Until Friday, the United States had been doing its best to try to “push provisions that would take the heat off Al-Nusra, which directs the militants in the unliberated parts of eastern Aleppo,” Lavrov noted, while adding, “however, yesterday at our meeting in Rome, John Kerry passed on to us proposals from Washington that are in line with the suggestions from Russia’s experts.”
“It must not be a meeting for the sake of a meeting,” Lavrov added. “It is necessary to agree on a detailed timeline of steps.”
Moscow hopes to resolve the situation in Aleppo by the end of the year, Russian Deputy Foreign Minister Mikhail Bogdanov said on Wednesday.
“We need to force these terrorists out the same way as they need to be forced out of Mosul and Raqqa.

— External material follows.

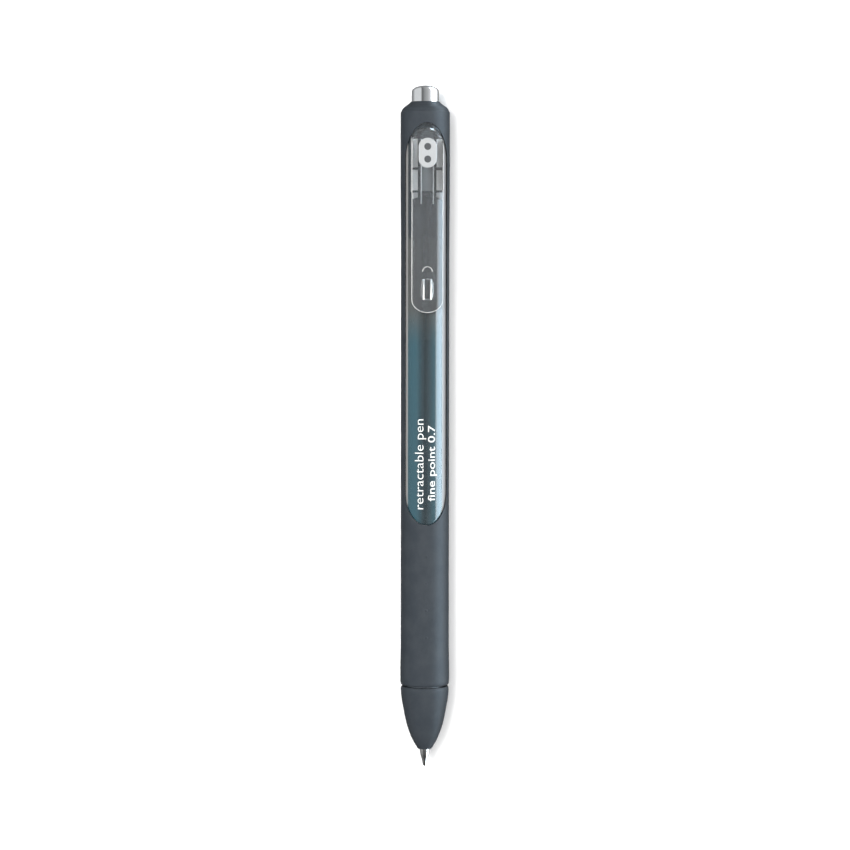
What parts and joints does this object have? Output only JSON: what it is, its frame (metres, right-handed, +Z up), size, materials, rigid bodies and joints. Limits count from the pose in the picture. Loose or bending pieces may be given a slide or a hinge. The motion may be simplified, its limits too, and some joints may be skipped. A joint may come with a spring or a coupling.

It’s a common task,” Bogdanov stressed, as quoted by RIA news agency.
Damascus’ military operation in eastern Aleppo is in full swing, with scores of civilians flooding into government-controlled parts of the city from rebel-held areas.
On Tuesday, Russian Defense Ministry spokesman Major General Igor Konashenkov called the advances made by the Syrian army this week “a radical breakthrough.”
The Russian Defense Ministry reported that over 40 percent of the territory previously controlled by the terrorists and rebel militants in eastern Aleppo has now been freed, liberating over 80,000 Syrians who have been suffering from food shortages and a lack of adequate medical care.
Terrorists groups such as Al-Nusra Front have gone to great lengths to prevent civilians from leaving via humanitarian corridors, shooting at them if they attempt to flee and threatening those remaining with execution should they try.
In early October, Washington said it was suspending bilateral cooperation with Moscow, which was aimed at sustaining a ceasefire in Syria agreed upon on September 9, after months of negotiations.
The US claimed that it had cut off the contacts because Russia hadn’t delivered on a promise to make the Syrian army suspend its military campaign and provide humanitarian access to besieged areas.
The ceasefire suffered a major blow on September 17, when US-led coalition planes struck Syrian military near the town of Deir ez-Zor, killing 83 soldiers.
Several days later, a humanitarian aid convoy on its way to Aleppo was attacked. Moscow has blamed the terrorists on the ground for the incident, while Washington has accused the Syrian government and Moscow.
Russia said cooperation between Moscow and Washington was shattered by those in Washington seeking to settle the Syrian crisis by force. Moscow has repeatedly condemned Washington for failing to separate the so-called “moderate” Syrian opposition, who they support, from terrorists, as was stipulated in September’s ceasefire agreement.